Well to my amazement, and by this time disappointment, the skipper began raising those cargo nets full of sea urchin on to the Underdog and it was time for me to get back in the water….but then it was getting late afternoon, by the time I got out there, sundown would be less than an hour away. I made my way, with a short swim, mostly out of curiosity how he managed to repair that winch. Well I found out he had not. Chad had actually utilized the hydraulic anchor winch, and ran a line from it, up and threw the block on the boom, down to the end and threw the block on the end of the boom. Down to the water, where the divers could hook up the net, and wallah, back in business. That guy would not give up, ill give him that, and because of him the operation was underway for several weeks anyway.

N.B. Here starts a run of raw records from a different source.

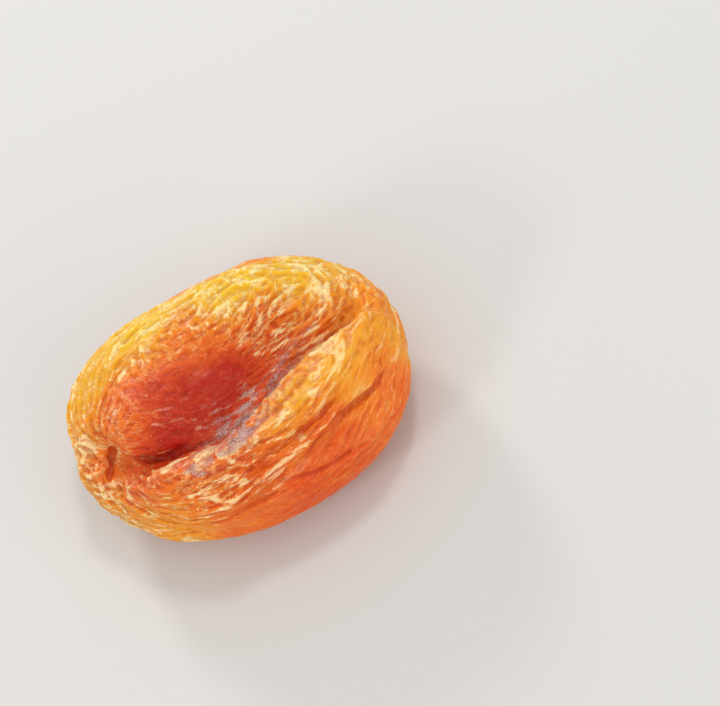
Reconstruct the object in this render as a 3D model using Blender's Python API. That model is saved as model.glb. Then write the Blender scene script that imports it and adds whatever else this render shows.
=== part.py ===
"""A dried apricot: one pitted fruit, dried whole, lying on its flattened underside.

Metres, +Z up. +X runs from the stem end to the tip. The fruit has sunk in on its upper side, where
one long fold crosses it; the thick lip of that fold is on the -Y side. The origin is the middle of
the base. Shapes are worked out in millimetres and scaled at the end.
"""

import math

import bmesh
import bpy
from mathutils import Vector, noise
from mathutils.bvhtree import BVHTree
from mathutils.kdtree import KDTree

MM = 0.001

# Driving dimensions
LENGTH = 42.5
WIDTH = 33.0
THICKNESS = 16.5

# The plump body before it sinks in. A fullness below 1 rounds out the shoulder between the wall
# and the crown or the underside. The crown's share is how much of the thickness lies above the
# widest level.
GRID_CUTS = 24
OUTLINE_POWER = 2.2
WALL_FULLNESS = 0.80
UNDERSIDE_FULLNESS = 0.95
CROWN_FULLNESS = 0.86
CROWN_SHARE = 0.52
UNDULATION = 0.45
UNDULATION_SPACING = 9.0
SMOOTHING = 0.5

# Where the outline in plan swells or draws in: the direction from the middle in degrees, how far
# round it reaches to each side, and how far the outline moves out
OUTLINE_SWELLS = [
    (36, 34, -0.8),
    (80, 28, -0.8),
    (134, 38, 2.0),
    (161, 16, -0.4),
    (208, 38, -2.4),
    (246, 38, -2.2),
    (284, 34, -1.0),
    (338, 22, -0.4),
]

# The hollow left by the stone: its middle, half sizes, depth and turn in plan. It reaches its
# full depth where the skin of the plump body faces up by more than this height on a unit sphere.
HOLLOW_MIDDLE = (0.8, -1.2)
HOLLOW_HALF_SIZE = (16.5, 11.5)
HOLLOW_DEPTH = 3.3
HOLLOW_TURN = math.radians(6)
HOLLOW_FULL_FROM = 0.33

# The flat spot it rests on is where the underside is cut off, this share of the thickness up
FLAT_CUT = 0.07

# Each fold: how far it is pressed in (a ridge is negative), how far it reaches to each side, and
# the points that it passes through, from the body's middle. The points only have to be near the
# surface.
ROUTE_STEP = 0.25
FOLDS = {
    "long_fold": (
        2.2,
        2.8,
        [
            (-15.0, -0.3, 4.0),
            (-12.5, -2.5, 3.0),
            (-8.5, -4.2, 2.5),
            (-5.0, -5.0, 2.0),
            (-1.0, -4.9, 2.0),
            (2.9, -4.4, 2.0),
            (6.6, -3.4, 2.5),
            (10.4, -2.5, 3.0),
            (14.4, -1.7, 3.5),
            (17.4, -0.2, 4.0),
        ],
    ),
    "slope_to_the_fold": (1.1, 7.5, [(-4, -2, 4), (2, -1, 4), (8, 0.5, 5), (12, 1.5, 5)]),
    "lip": (
        -1.3,
        3.0,
        [
            (-12.0, -7.2, 5.0),
            (-6.3, -8.2, 6.0),
            (-1.5, -8.4, 6.0),
            (3.0, -7.5, 5.5),
            (6.4, -6.3, 5.0),
            (10.3, -5.0, 5.3),
            (14.0, -4.5, 5.5),
            (17.2, -4.3, 6.0),
            (19.4, -2.8, 5.5),
            (21.0, 0.2, 4.0),
        ],
    ),
    "mound_by_the_stem": (-1.7, 6.2, [(-10.5, 1.8, 5), (-6, 1.0, 5)]),
    "stem_pinch": (1.9, 2.8, [(-16.8, 1.8, 4), (-15.6, 0.4, 4), (-17.3, -3.0, 3)]),
    "side_fold": (
        0.9,
        2.0,
        [(1, -12.9, 5), (7.3, -12.7, 4), (12, -11.9, 3), (15.3, -10.5, 2), (17.8, -8.2, 1)],
    ),
    "low_fold": (0.6, 2.0, [(-14, -11, 1), (-9, -13.6, 0), (-3, -15.4, 1)]),
    "underside_fold": (1.2, 3.2, [(-13, 3, -7), (-4, 6.5, -7), (6, 6, -7), (14, 2, -7)]),
}


def falloff(share):
    """1 at 0, and smoothly down to 0 at 1 and beyond."""
    return (1 - share * share) ** 2 if abs(share) < 1 else 0.0


def signed_power(value, power):
    return math.copysign(abs(value) ** power, value)


def clear_scene():
    for obj in list(bpy.data.objects):
        bpy.data.objects.remove(obj)


def quad_sphere():
    """A unit sphere of even quads, from a cube whose faces are cut into grids."""
    mesh = bmesh.new()
    bmesh.ops.create_cube(mesh, size=2)
    bmesh.ops.subdivide_edges(mesh, edges=mesh.edges[:], cuts=GRID_CUTS, use_grid_fill=True)
    for vert in mesh.verts:
        even = Vector(math.tan(axis * math.pi / 4) for axis in vert.co)
        vert.co = even.normalized()
    return mesh


def swell(angle):
    """How far the outline stands out of its even oval in this direction."""
    total = 0.0
    for middle, reach, amount in OUTLINE_SWELLS:
        apart = (math.degrees(angle) - middle + 180) % 360 - 180
        total += amount * falloff(apart / reach)
    return total


def plump(direction):
    """Where a point of the unit sphere lies on the plump body, with the body's middle at 0."""
    level = math.hypot(direction.x, direction.y)
    angle = math.atan2(direction.y, direction.x)
    along = signed_power(math.cos(angle), 2 / OUTLINE_POWER) * LENGTH / 2
    across = signed_power(math.sin(angle), 2 / OUTLINE_POWER) * WIDTH / 2
    out = Vector((along, across, 0))
    out += out.normalized() * swell(angle)
    if direction.z > 0:
        fullness, share = WALL_FULLNESS, CROWN_SHARE
    else:
        fullness, share = UNDERSIDE_FULLNESS, 1 - CROWN_SHARE
    height = signed_power(direction.z, CROWN_FULLNESS) * THICKNESS * share
    return out * level**fullness + Vector((0, 0, height))


def hollow_depth(point):
    """How far the upper side has sunk at this point."""
    middle = Vector(HOLLOW_MIDDLE)
    offset = Vector(point.xy) - middle
    cosine, sine = math.cos(HOLLOW_TURN), math.sin(HOLLOW_TURN)
    along = (offset.x * cosine + offset.y * sine) / HOLLOW_HALF_SIZE[0]
    across = (offset.y * cosine - offset.x * sine) / HOLLOW_HALF_SIZE[1]
    return HOLLOW_DEPTH * falloff(math.hypot(along, across))


def curve_point(before, start, end, after, t):
    """A point on the smooth curve that passes through start at 0 and end at 1."""
    straight = 2 * start + (end - before) * t
    bend = (2 * before - 5 * start + 4 * end - after) * t**2
    twist = (3 * start - before - 3 * end + after) * t**3
    return 0.5 * (straight + bend + twist)


def route_tree(points, surface):
    """A KD tree of closely spaced points along a smooth route laid onto the surface."""
    line = []
    corners = [Vector(point) for point in (points[0], *points, points[-1])]
    for before, start, end, after in zip(corners, corners[1:], corners[2:], corners[3:]):
        steps = math.ceil((end - start).length / ROUTE_STEP)
        line += [curve_point(before, start, end, after, step / steps) for step in range(steps)]
    tree = KDTree(len(line))
    for index, point in enumerate(line):
        tree.insert(surface.find_nearest(point)[0], index)
    tree.balance()
    return tree


def press_folds(mesh):
    """Presses every fold into the surface, along the normals that it has before them."""
    mesh.normal_update()
    surface = BVHTree.FromBMesh(mesh)
    moves = {vert: 0.0 for vert in mesh.verts}
    for depth, reach, points in FOLDS.values():
        tree = route_tree(points, surface)
        for vert in mesh.verts:
            moves[vert] -= depth * falloff(tree.find(vert.co)[2] / reach)
    for vert, move in moves.items():
        vert.co += vert.normal * move


def shape_fruit(mesh):
    for vert in mesh.verts:
        facing_up = max(0.0, vert.co.z)
        place = plump(vert.co)
        place.z -= hollow_depth(place) * min(1.0, facing_up / HOLLOW_FULL_FROM)
        vert.co = place
    mesh.normal_update()
    for vert in mesh.verts:
        vert.co += vert.normal * UNDULATION * noise.noise(vert.co / UNDULATION_SPACING)
    press_folds(mesh)
    bmesh.ops.smooth_vert(
        mesh,
        verts=mesh.verts,
        factor=SMOOTHING,
        use_axis_x=True,
        use_axis_y=True,
        use_axis_z=True,
    )


def rest_and_fit(mesh):
    """Flattens the underside where it rests, and brings the fruit to its driving dimensions."""
    floor = min(vert.co.z for vert in mesh.verts) + FLAT_CUT * THICKNESS
    for vert in mesh.verts:
        vert.co.z = max(vert.co.z, floor)
    low = [min(vert.co[axis] for vert in mesh.verts) for axis in range(3)]
    high = [max(vert.co[axis] for vert in mesh.verts) for axis in range(3)]
    for vert in mesh.verts:
        along, across, up = [
            (vert.co[axis] - low[axis]) / (high[axis] - low[axis]) for axis in range(3)
        ]
        vert.co = Vector(((along - 0.5) * LENGTH, (across - 0.5) * WIDTH, up * THICKNESS)) * MM


def skin_material():
    material = bpy.data.materials.new("dried_apricot_skin")
    material.use_nodes = True
    shader = material.node_tree.nodes["Principled BSDF"]
    shader.inputs["Base Color"].default_value = (0.84, 0.27, 0.03, 1)
    shader.inputs["Roughness"].default_value = 0.42
    shader.inputs["Metallic"].default_value = 0.0
    return material


def main():
    clear_scene()
    mesh = quad_sphere()
    shape_fruit(mesh)
    rest_and_fit(mesh)
    data = bpy.data.meshes.new("dried_apricot")
    mesh.to_mesh(data)
    mesh.free()
    data.shade_smooth()
    data.materials.append(skin_material())
    fruit = bpy.data.objects.new("dried_apricot", data)
    collection = bpy.data.collections.new("dried_apricot")
    bpy.context.scene.collection.children.link(collection)
    collection.objects.link(fruit)


main()
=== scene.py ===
"""Dried apricot: the wrinkled skin of the fruit, its material, and a pale studio to see it in.

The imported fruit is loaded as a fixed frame, and the skin is shaped over it. Object data is in metres.
Folds and wrinkles are worked out in millimetres and scaled at the end.
"""

import math
from functools import partial

import bmesh
import bpy
import numpy as np
from bpy.props import FloatProperty, FloatVectorProperty, IntProperty, PointerProperty
from bpy.types import Operator, Panel, PropertyGroup
from mathutils import Matrix, Vector, noise
from mathutils.bvhtree import BVHTree
from mathutils.kdtree import KDTree


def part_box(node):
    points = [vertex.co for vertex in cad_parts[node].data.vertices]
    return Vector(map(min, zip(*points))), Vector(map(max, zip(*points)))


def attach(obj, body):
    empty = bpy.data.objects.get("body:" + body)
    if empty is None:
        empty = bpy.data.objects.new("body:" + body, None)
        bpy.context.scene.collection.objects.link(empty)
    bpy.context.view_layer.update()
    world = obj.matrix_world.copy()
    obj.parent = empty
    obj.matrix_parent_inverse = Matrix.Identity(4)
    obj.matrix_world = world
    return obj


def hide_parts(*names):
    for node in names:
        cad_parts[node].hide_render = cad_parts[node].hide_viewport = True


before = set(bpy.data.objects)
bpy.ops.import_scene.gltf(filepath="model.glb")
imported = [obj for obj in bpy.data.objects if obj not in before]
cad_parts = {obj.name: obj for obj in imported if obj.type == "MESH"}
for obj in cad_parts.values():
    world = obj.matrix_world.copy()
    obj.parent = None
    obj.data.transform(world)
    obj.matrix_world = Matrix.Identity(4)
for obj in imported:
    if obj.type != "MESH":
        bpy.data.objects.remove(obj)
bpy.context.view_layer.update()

bl_info = {
    "name": "Dried Apricot",
    "version": (1, 0, 0),
    "blender": (4, 5, 0),
    "location": "View3D > Sidebar > Apricot",
    "description": "Shapes and colours a dried apricot over its packed solid",
    "category": "Object",
}

MM = 0.001
FRUIT = "dried_apricot"
LOW, HIGH = (Vector(corner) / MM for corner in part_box(FRUIT))
LENGTH, WIDTH, THICKNESS = HIGH - LOW
MIDDLE = (LOW + HIGH) / 2


def linear(code):
    """A colour written as sRGB hex, such as "#F2B632", in the linear values that shaders take."""
    parts = [int(code[place : place + 2], 16) / 255 for place in (1, 3, 5)]
    return tuple(part / 12.92 if part <= 0.04045 else ((part + 0.055) / 1.055) ** 2.4 for part in parts)


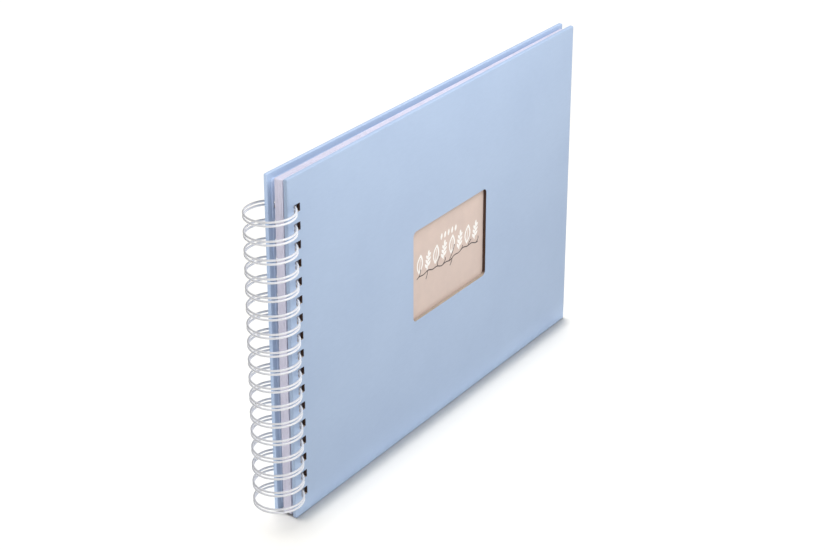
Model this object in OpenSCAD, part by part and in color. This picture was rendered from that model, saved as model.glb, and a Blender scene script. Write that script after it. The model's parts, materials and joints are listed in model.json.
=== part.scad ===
// Wire-bound scrapbook album, standing upright and closed.
// X runs from the spine to the fore-edge, -Y is the front and +Z is up.
// The origin is under the middle of the whole album, on the surface that it stands on.

/* [Covers] */
// Width of a cover, from its spine edge to its fore-edge
cover_w = 240; // [200:5:300]
// Height of a cover
cover_h = 170; // [165:1:200]
// Thickness of the grey board inside a cover
board_t = 1.7; // [1.2:0.1:1.8]
// Thickness of the covering paper, the lining and the window card
paper_t = 0.15; // [0.1:0.01:0.15]
// How far the covering paper is folded in behind the board
turn_in = 15; // [12:1:18]
// Border of folded paper that the lining leaves bare
lining_margin = 3; // [2:0.5:5]

/* [Closed album] */
// Thickness over both covers at the spine edge
spine_t = 12.8; // [12.8:0.1:13.8]
// Thickness over both covers at the fore-edge
fore_t = 8.7; // [8.7:0.1:9.9]

/* [Window] */
// Width of the window in the front cover
window_w = 64; // [40:1:80]
// Height of the window
window_h = 48; // [30:1:60]
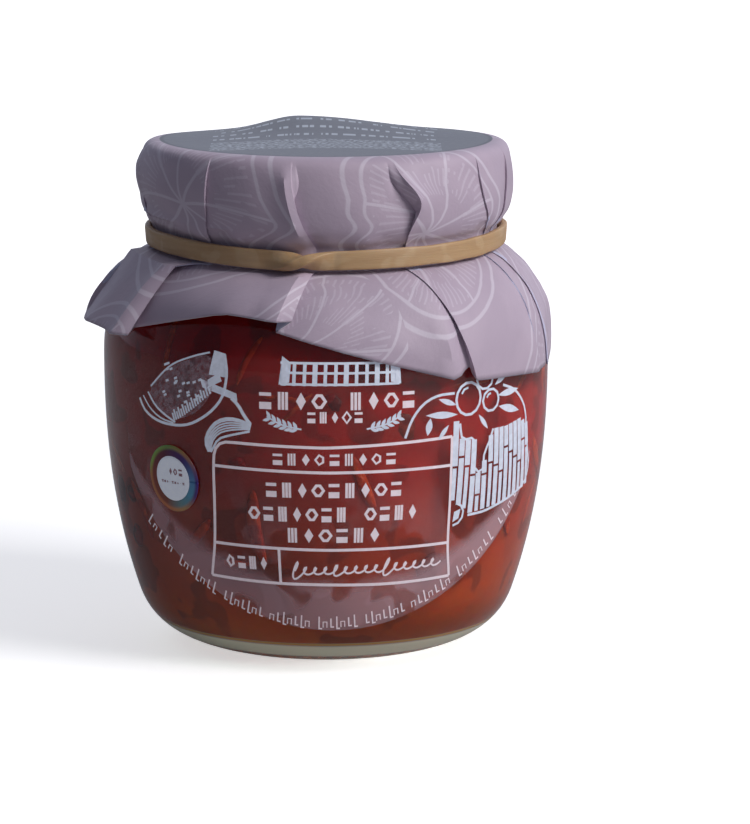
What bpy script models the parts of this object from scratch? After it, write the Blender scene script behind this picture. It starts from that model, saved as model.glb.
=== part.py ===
"""A small jar of marmalade with a paper cover gathered under a rubber band.

The jar is a squat, pot-bellied glass of about 106 ml with a 43 mm twist-off lid. A sheet of printed
paper is folded down over the lid and held round the neck by a flat rubber band, and its pleated
skirt stands over the jar's shoulder. A clear film label lies on the belly with a small round
sticker on it.

The origin is the centre of the base, which is flat there, and +Z is up. The front, the middle of
the label, faces -Y. Azimuths are in degrees from the front, growing towards +X. Lengths in this
file are millimetres, and meshes are written in metres.
"""

import math

import bmesh
import bpy

MM = 0.001
GAP = 0.3  # air between solids that touch on the real jar
SKIN_GAP = 0.2  # air under the thin label and sticker
TURN_STEPS = 44  # facets round the jar and everything turned about its axis

# Glass jar
BELLY_RADIUS = 28.6
BELLY_HEIGHT = 38.0
FOOT_RADIUS = 22.67
FOOT_HEIGHT = 2.69
BELLY_POWER = 2.38
BASE_FLAT_RADIUS = 14.5
NECK_RADIUS = 21.2
SHOULDER_TOP = 49.5
THREAD_RADIUS = 21.9
THREAD_HEIGHT = 58.6
RIM_TOP = 62.7
WALL = 2.2
NECK_BORE_RADIUS = 18.8
BASE_THICKNESS = 3.5
PUSH_UP = 0.5  # rise of the cavity's floor at its centre

# Contents
FILL_HEIGHT = 59.8

# Twist-off lid
LID_RADIUS = 23.0
LID_TOP = 63.6
LID_BOTTOM = 56.0
LID_WALL = 0.6

# Paper cover, outer surface
PAPER_THICKNESS = 0.35
COVER_TOP = 65.0
PRINT_RADIUS = 21.3
DRUM_RADIUS = 23.65
BAND_SEAT_RADIUS = 21.75
BAND_SEAT_TOP = 53.7
BAND_SEAT_BOTTOM = 50.9
TENT_RISE = 1.0
TENT_CENTRE = (-4.0, 7.0)
TENT_SPREAD = (8.0, 12.0)
BACK_SAG = 0.65

# Each pleat: azimuth at the band, azimuth at the rim, azimuth, radius and height of its corner at
# the free edge, and the side that its steep flank faces (1 towards larger azimuths).
PLEATS = [
    (-83.0, -84.0, -75.0, 32.0, 43.7, -1),
    (-57.0, -61.0, -54.0, 30.2, 42.6, 1),
    (-30.0, -31.0, -24.0, 28.9, 46.2, 1),
    (-6.0, -11.0, -10.0, 29.4, 45.4, 1),
    (24.0, 23.0, 32.0, 30.3, 37.9, 1),
    (56.0, 50.0, 57.0, 30.5, 37.2, 1),
    (80.0, 76.0, 82.0, 30.6, 36.6, -1),
    (106.0, 105.0, 109.0, 31.0, 38.4, 1),
    (133.0, 134.0, 131.0, 31.6, 41.2, -1),
    (160.0, 158.0, 162.0, 30.4, 42.6, 1),
    (187.0, 188.0, 185.0, 30.6, 40.8, -1),
    (214.0, 212.0, 216.0, 31.6, 39.4, 1),
    (245.0, 246.0, 246.0, 31.2, 41.4, -1),
]
FLANK_WIDTH = 4.0  # degrees taken by a pleat's steep flank
DRUM_FOLD_DEPTH = 0.75
SKIRT_FOLD_DEPTH = 1.1
VALLEY_SHARE = 0.15  # share of a fold's depth that its valley lies below the plain surface
PANEL_COLUMNS = 2
SKIRT_ROWS = 5
PANEL_FLATTENING = 0.45  # 0 keeps a panel round, 1 makes it a straight chord

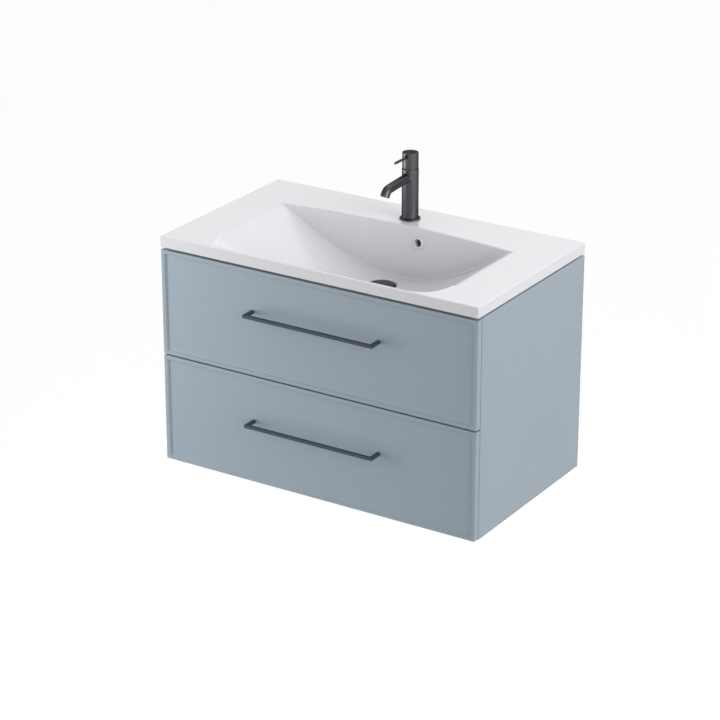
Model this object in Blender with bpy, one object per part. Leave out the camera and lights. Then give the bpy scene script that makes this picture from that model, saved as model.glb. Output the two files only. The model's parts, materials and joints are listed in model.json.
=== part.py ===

So I ended up hooking up with some divers who wanted to share a campsite, and we had a wonderful time getting drunk and barbecuing, happy we did not have to make that 50 mile sea voyage back to pt Arena, and even worse 50 miles back against the prevailing seas, the next morning! After we crashed for the night, I was woken up by some scratching sounds. It appeared there was something trying to get into the tent. I jumped up and threw open the tent flap to find a herd, flock, school or whatever you called an army of skunks invading our campsite scrounging for our leftover chicken bones and invading our coolers. I attempted to shew them away, and made a feeble attempt at defending our food, but decided the better of it as being sprayed by a skunk is fairly unpleasant and those skunks knew it. They were not scared of us at all, they ruled this campground. Needless to say the next night I tried to hitch a ride with some of the divers that had vehicles there, but I was persona non Grata, because the girls told on me to there boyfriends, probably in the hope they could stir up some trouble. It was back to the Underdog for me. My introduction to Shelter Cove complete.